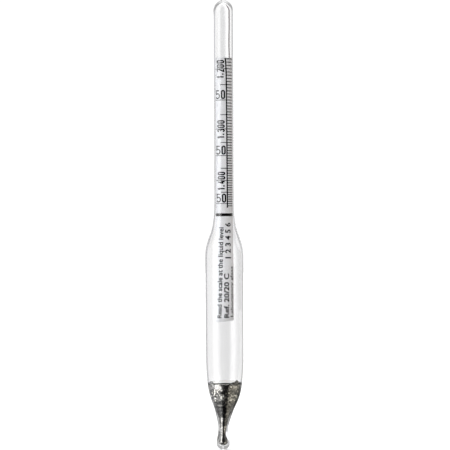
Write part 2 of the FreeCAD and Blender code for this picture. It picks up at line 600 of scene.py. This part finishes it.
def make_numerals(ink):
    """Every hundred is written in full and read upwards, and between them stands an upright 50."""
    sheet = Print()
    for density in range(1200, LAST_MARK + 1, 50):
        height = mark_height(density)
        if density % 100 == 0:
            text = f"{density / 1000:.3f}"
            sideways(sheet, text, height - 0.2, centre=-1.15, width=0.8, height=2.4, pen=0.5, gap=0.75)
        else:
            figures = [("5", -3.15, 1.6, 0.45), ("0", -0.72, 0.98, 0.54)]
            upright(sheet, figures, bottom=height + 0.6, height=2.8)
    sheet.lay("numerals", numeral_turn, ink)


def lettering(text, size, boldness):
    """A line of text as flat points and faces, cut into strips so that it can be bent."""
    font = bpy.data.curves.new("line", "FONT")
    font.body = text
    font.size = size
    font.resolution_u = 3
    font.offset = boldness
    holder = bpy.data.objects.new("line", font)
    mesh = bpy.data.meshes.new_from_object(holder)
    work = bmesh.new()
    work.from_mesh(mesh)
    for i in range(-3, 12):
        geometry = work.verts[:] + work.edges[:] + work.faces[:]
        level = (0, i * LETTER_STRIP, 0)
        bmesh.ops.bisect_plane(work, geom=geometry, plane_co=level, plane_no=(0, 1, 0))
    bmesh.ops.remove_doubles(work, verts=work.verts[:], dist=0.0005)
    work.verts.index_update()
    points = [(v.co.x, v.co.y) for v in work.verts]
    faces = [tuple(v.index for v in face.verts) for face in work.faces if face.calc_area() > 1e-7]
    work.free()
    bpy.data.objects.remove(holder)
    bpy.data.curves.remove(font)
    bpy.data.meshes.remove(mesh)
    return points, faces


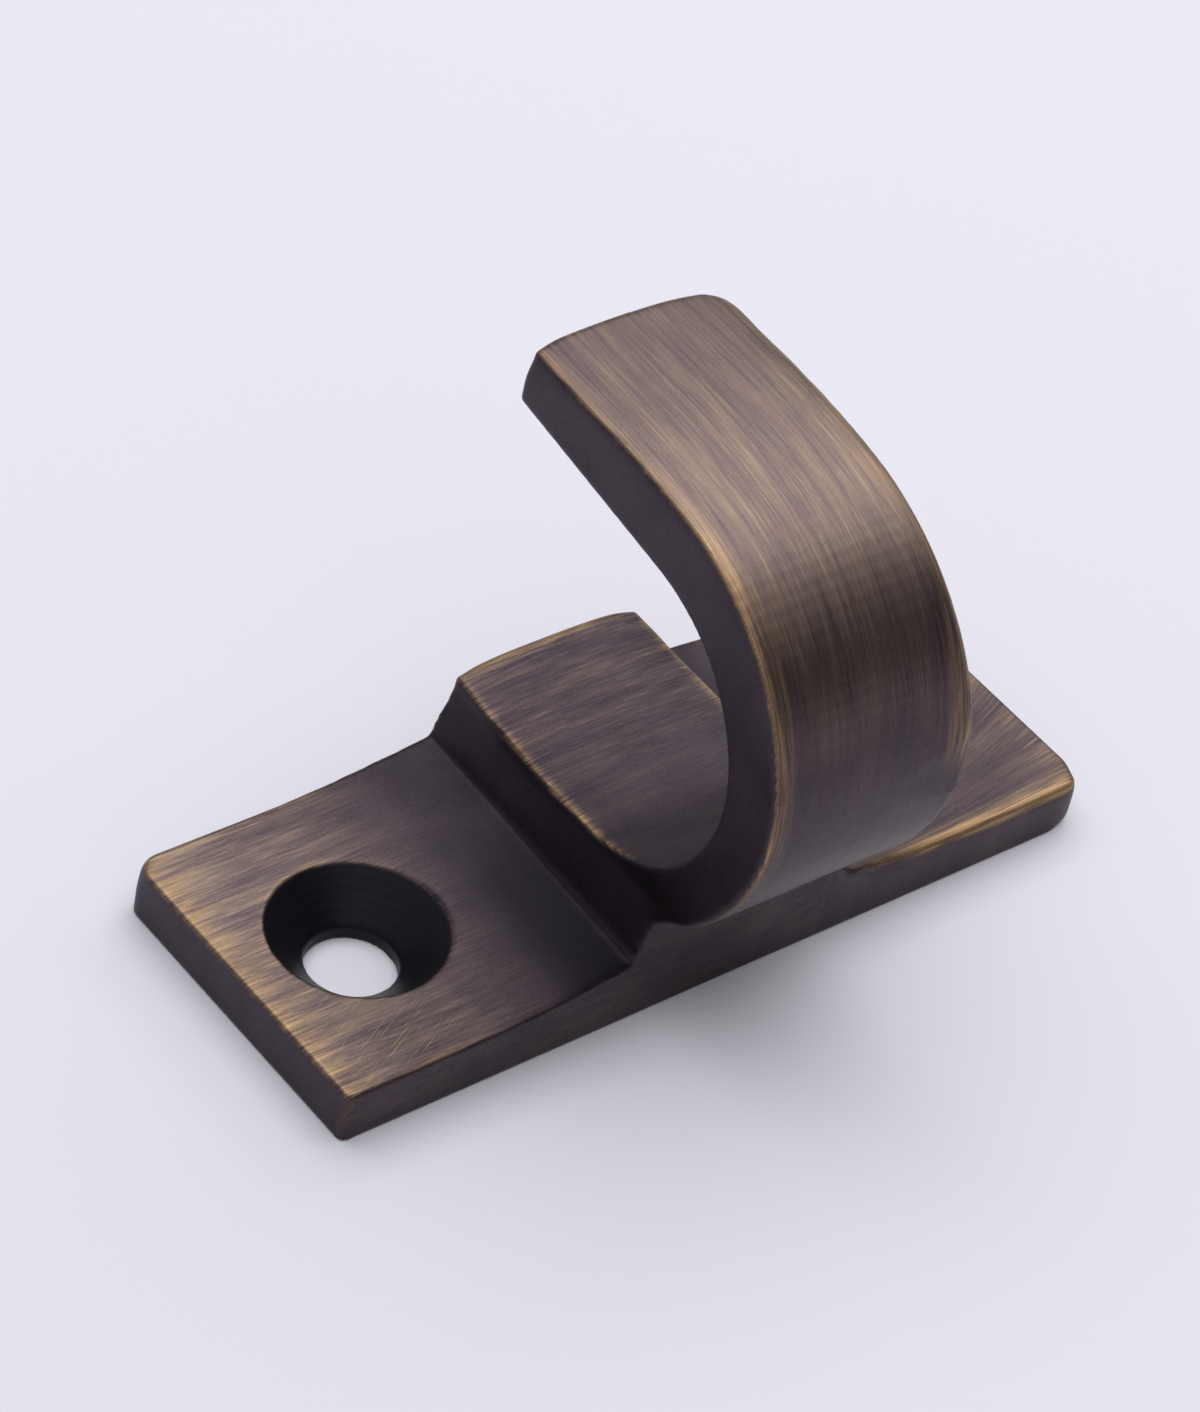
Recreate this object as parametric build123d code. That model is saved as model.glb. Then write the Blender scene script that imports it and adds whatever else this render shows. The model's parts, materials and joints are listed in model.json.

- **PROBLEM TO SOLVE**
Your task is to output the full set of records exactly as presented.

- **EXERCISE RESULT**
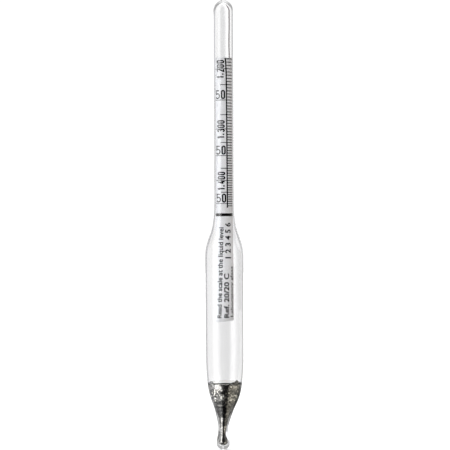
Write part 2 of the FreeCAD and Blender code for this picture. It picks up at line 600 of scene.py. This part finishes it.
def make_numerals(ink):
    """Every hundred is written in full and read upwards, and between them stands an upright 50."""
    sheet = Print()
    for density in range(1200, LAST_MARK + 1, 50):
        height = mark_height(density)
        if density % 100 == 0:
            text = f"{density / 1000:.3f}"
            sideways(sheet, text, height - 0.2, centre=-1.15, width=0.8, height=2.4, pen=0.5, gap=0.75)
        else:
            figures = [("5", -3.15, 1.6, 0.45), ("0", -0.72, 0.98, 0.54)]
            upright(sheet, figures, bottom=height + 0.6, height=2.8)
    sheet.lay("numerals", numeral_turn, ink)


def lettering(text, size, boldness):
    """A line of text as flat points and faces, cut into strips so that it can be bent."""
    font = bpy.data.curves.new("line", "FONT")
    font.body = text
    font.size = size
    font.resolution_u = 3
    font.offset = boldness
    holder = bpy.data.objects.new("line", font)
    mesh = bpy.data.meshes.new_from_object(holder)
    work = bmesh.new()
    work.from_mesh(mesh)
    for i in range(-3, 12):
        geometry = work.verts[:] + work.edges[:] + work.faces[:]
        level = (0, i * LETTER_STRIP, 0)
        bmesh.ops.bisect_plane(work, geom=geometry, plane_co=level, plane_no=(0, 1, 0))
    bmesh.ops.remove_doubles(work, verts=work.verts[:], dist=0.0005)
    work.verts.index_update()
    points = [(v.co.x, v.co.y) for v in work.verts]
    faces = [tuple(v.index for v in face.verts) for face in work.faces if face.calc_area() > 1e-7]
    work.free()
    bpy.data.objects.remove(holder)
    bpy.data.curves.remove(font)
    bpy.data.meshes.remove(mesh)
    return points, faces


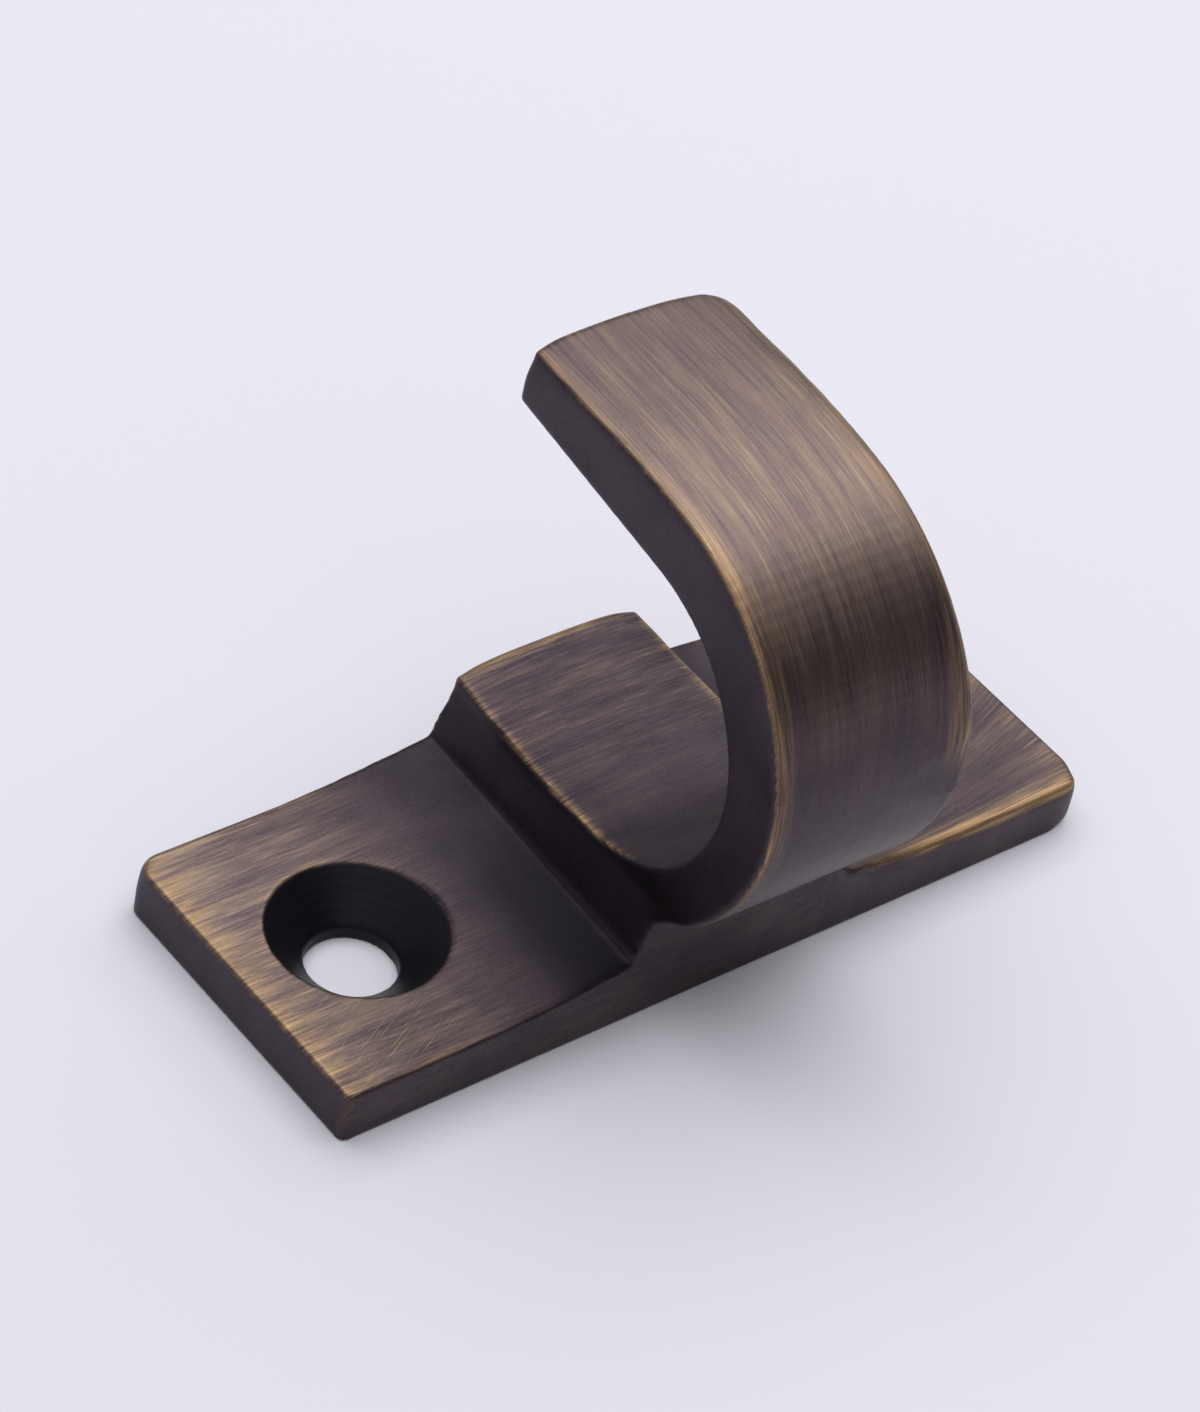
Recreate this object as parametric build123d code. That model is saved as model.glb. Then write the Blender scene script that imports it and adds whatever else this render shows. The model's parts, materials and joints are listed in model.json.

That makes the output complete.